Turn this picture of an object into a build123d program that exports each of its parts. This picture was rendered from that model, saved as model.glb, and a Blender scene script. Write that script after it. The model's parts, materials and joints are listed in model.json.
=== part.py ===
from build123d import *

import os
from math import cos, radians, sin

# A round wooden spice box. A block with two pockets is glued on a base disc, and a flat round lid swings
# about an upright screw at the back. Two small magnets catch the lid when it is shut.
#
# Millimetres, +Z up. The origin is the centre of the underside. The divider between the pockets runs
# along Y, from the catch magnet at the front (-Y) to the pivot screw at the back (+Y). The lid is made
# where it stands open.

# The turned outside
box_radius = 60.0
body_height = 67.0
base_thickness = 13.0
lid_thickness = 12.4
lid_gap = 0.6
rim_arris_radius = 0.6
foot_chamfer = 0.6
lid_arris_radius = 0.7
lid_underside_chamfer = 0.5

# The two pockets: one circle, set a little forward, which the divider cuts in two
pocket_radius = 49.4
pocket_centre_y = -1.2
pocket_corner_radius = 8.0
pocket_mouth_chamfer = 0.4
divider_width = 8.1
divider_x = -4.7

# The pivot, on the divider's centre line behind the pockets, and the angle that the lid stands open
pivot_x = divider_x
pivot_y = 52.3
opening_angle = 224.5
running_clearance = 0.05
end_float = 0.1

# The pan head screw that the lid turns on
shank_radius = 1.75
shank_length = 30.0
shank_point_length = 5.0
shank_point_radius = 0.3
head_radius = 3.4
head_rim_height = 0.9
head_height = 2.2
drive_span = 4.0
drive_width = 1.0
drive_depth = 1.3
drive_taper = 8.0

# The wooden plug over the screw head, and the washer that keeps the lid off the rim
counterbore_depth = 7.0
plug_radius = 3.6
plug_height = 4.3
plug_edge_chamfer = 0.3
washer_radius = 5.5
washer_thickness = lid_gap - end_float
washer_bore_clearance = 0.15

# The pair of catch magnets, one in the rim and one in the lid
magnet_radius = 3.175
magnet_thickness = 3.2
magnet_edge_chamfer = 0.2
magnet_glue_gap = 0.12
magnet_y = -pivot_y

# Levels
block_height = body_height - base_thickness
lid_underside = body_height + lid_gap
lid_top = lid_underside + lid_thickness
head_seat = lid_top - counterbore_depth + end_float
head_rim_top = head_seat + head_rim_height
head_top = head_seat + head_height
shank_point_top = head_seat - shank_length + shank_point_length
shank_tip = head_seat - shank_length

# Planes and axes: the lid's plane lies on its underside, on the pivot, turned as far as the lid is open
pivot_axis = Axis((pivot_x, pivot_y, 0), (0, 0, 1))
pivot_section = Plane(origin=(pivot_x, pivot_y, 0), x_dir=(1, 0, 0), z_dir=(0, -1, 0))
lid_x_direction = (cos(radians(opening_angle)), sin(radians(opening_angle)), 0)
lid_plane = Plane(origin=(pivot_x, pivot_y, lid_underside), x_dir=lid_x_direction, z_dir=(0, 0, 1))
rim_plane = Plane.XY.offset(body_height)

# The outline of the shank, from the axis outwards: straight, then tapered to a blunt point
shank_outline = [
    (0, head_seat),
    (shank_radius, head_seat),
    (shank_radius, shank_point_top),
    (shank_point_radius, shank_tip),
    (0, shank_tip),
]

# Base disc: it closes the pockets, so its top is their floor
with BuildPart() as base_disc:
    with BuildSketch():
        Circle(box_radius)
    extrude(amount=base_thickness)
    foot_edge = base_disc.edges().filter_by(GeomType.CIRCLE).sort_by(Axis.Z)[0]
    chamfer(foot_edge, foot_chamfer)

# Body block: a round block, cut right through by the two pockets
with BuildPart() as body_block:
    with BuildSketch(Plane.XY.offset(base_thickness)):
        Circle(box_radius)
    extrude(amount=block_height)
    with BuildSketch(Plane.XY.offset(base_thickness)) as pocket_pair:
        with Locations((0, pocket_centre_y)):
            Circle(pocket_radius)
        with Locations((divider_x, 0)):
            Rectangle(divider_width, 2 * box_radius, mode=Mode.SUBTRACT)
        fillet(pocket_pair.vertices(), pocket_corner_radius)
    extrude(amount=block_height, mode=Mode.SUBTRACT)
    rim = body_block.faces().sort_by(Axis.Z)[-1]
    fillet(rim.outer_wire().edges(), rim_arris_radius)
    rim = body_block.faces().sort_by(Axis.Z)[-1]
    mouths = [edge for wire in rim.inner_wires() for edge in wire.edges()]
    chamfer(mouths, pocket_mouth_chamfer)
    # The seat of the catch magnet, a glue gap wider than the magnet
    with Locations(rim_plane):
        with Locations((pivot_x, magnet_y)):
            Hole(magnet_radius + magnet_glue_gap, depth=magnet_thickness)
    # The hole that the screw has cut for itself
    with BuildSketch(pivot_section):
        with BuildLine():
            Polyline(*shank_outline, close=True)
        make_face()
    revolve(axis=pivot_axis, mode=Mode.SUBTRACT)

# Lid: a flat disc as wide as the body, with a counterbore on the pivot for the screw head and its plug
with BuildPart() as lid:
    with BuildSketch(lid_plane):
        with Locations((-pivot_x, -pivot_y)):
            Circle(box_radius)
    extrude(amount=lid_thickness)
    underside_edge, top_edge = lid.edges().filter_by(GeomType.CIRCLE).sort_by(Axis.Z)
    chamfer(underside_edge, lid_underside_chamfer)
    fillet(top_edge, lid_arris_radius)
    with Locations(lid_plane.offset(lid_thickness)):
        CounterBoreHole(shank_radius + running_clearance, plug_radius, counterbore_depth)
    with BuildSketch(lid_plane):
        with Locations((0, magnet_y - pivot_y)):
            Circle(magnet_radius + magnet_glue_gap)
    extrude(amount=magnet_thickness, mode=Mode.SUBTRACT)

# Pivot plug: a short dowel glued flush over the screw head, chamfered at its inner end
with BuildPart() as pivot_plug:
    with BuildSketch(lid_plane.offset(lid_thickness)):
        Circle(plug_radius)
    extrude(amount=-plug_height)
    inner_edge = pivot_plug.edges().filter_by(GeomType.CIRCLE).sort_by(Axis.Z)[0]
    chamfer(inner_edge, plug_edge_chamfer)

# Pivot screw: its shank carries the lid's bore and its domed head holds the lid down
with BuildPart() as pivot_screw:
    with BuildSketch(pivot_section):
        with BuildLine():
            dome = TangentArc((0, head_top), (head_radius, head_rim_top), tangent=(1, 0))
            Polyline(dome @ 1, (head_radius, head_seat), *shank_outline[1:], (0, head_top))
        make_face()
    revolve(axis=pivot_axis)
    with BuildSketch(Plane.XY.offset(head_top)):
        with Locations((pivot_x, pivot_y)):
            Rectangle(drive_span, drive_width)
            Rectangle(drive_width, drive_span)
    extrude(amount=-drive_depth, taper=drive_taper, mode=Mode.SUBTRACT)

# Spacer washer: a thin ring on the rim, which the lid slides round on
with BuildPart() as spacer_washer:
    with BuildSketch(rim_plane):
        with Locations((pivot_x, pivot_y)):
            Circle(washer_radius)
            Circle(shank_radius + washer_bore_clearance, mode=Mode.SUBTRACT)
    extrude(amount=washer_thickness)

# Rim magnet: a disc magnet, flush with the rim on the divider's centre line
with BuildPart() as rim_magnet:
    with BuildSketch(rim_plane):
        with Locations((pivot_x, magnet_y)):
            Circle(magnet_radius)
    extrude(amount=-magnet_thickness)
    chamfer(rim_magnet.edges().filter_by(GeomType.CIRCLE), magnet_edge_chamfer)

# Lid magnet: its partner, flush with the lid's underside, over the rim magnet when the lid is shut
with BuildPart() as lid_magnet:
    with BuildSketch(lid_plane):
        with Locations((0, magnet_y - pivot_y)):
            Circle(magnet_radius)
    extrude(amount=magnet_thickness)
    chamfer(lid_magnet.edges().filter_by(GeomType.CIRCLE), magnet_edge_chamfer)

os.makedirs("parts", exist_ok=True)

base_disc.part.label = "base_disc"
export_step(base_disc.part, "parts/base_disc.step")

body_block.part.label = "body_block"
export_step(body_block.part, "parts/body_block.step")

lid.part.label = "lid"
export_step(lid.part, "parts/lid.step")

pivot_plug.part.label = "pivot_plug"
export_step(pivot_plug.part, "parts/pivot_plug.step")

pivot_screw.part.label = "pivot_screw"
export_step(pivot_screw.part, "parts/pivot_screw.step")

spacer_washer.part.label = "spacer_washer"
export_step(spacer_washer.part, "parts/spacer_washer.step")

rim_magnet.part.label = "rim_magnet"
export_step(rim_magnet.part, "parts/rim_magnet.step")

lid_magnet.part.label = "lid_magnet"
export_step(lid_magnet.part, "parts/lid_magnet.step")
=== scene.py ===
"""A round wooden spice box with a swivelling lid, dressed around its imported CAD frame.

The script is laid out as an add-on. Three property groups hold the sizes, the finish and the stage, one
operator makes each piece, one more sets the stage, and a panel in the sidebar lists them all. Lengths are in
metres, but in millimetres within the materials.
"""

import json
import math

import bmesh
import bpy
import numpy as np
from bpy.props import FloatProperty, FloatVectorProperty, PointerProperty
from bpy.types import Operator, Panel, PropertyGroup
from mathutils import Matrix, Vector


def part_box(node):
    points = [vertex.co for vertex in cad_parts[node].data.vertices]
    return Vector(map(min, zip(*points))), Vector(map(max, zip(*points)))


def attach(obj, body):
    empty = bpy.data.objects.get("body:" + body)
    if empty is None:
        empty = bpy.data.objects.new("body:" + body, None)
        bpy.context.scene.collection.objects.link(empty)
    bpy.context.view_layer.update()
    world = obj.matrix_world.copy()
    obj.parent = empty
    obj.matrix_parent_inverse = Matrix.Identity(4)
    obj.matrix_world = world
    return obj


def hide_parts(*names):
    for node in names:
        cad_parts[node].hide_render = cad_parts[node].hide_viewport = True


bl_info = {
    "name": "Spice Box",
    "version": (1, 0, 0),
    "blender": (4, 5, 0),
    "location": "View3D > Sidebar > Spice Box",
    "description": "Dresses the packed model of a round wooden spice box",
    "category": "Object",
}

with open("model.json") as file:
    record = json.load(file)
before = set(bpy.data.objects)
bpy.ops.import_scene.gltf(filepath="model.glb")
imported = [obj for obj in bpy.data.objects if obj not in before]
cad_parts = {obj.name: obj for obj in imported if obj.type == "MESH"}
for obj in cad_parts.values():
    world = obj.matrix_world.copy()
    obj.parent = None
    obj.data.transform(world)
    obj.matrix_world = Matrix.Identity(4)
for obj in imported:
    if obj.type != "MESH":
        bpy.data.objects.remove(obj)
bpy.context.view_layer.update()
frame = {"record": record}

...

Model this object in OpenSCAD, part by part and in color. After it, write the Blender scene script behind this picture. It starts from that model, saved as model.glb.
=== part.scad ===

*WRITTEN INSTRUCTION*:
Retype, word for word, every line from the line with "Turn this picture" to the line with "from math import cos, radians, sin", inclusive. Add nothing.

*RESULT OF THE TASK*:
Turn this picture of an object into a build123d program that exports each of its parts. This picture was rendered from that model, saved as model.glb, and a Blender scene script. Write that script after it. The model's parts, materials and joints are listed in model.json.
=== part.py ===
from build123d import *

import os
from math import cos, radians, sin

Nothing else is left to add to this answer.